With assistance from Audubon Arizona, a nonprofit organization dedicated to protecting birds and their habitats, Wild at Heart employees and volunteers erect large, enclosed tents over the artificial burrows. The owls are kept in the tents for 30 days to prevent them from returning to their previous nests.
“When the owls are in the release tents, they are fed frozen mice every day,” said Cathy Wise, the community science manager of Audubon Arizona. “So we need volunteers that do that, too. They go out each day and record carefully what the birds are eating.”
Bob Fox, co-founder of Wild at Heart, said the owls continue to get help after the tents are removed.
“We supplement feed for another week to 10 days to allow the males time to develop good hunting territory and hunting strategy,” he said.
Since 2012, Fox said, Wild at Heart has relocated 1,164 burrowing owls and built artificial burrows “all over the state.”
Relocated owls need to be placed in an area that contains few trees and has adequate food and water sources, Fox said.
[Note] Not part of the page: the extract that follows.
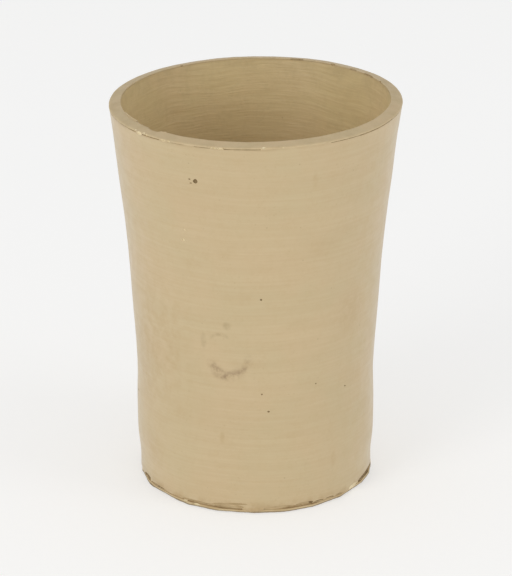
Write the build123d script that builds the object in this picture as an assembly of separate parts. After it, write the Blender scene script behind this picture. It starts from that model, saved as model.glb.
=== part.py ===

Wise has found that the owls thrive when their new burrows are adjacent to an agricultural area.
“It’s important that we place the owls adjacent to agricultural areas that are being irrigated,” Wise said. “We typically can see a difference almost right away. As our work progresses, we’re seeing grasshoppers, snakes and a lot more wildlife, which is good. It means that the area is being supported.”
Although burrowing owls are listed as endangered or threatened in several states, Fox and Wise believe the owls should remain a species of concern in Arizona because listing a species as endangered can create issues.
“The burrowing owls are a little different because they live underground and they are not always visible,” Fox said. “So, oftentimes, people just come in and bulldoze and say ‘Oh, I didn’t know.’ If you have an endangered species on a site, you’re prohibited from doing any construction and building around that area.”
In addition to development, Wise said the owls are suffering from climate change and drought conditions.
“It’s kind of a cascading effect,” she said. “With the prolonged drought, we’re seeing less vegetation that supports the insects and rodents that the owls need.”
Audubon’s climate models predict that burrowing owls could lose 77% of their current breeding range by 2080. The models also predict that climate change will disrupt the owls’ winter range, leaving only 33% intact. Western burrowing owls range from the Mississippi River to the Pacific Ocean, north into Canada and south into Mexico.
Burrowing owls also face threats from pesticides, shootings, entanglements in fences and other manmade hazards. Modern agricultural practices also have displaced the prairie dogs and ground squirrels that burrowing owls depend on for nesting burrows.
Fox said he has found displaced burrowing owls near streets, sidewalks and parking lot drains.
“They’re really starving for habitat,” he said. “So if we can create viable artificial burrow systems for them and a good habitat, it increases the likelihood that they will survive and thrive.”
As construction continues across much of the state, Wise said, there is an increased need to relocate burrowing owls in areas outside the Phoenix area.
“It seems like we’re sort of running out of places now,” she said. “There are still birds that need to be relocated, and as there’s projects going further and further west, we’re seeing it’s kind of like a boom or bust.”
As metro Phoenix continues to grow, Wise said the owls have to be relocated again.
“The construction just keeps going on and on,” she said. “So we’re losing those open spaces, and even if the open spaces are preserved, the areas around it are being developed. So instead of farm fields, you’ve got housing developments.”
Wise stressed the importance of public awareness for the issues that burrowing owls face and the need for volunteers to help relocate the owls.
“We need to be very mindful and cognizant of what we’re doing long term and how we’re caring for the owls to make sure that their numbers don’t get any lower,” Wise said.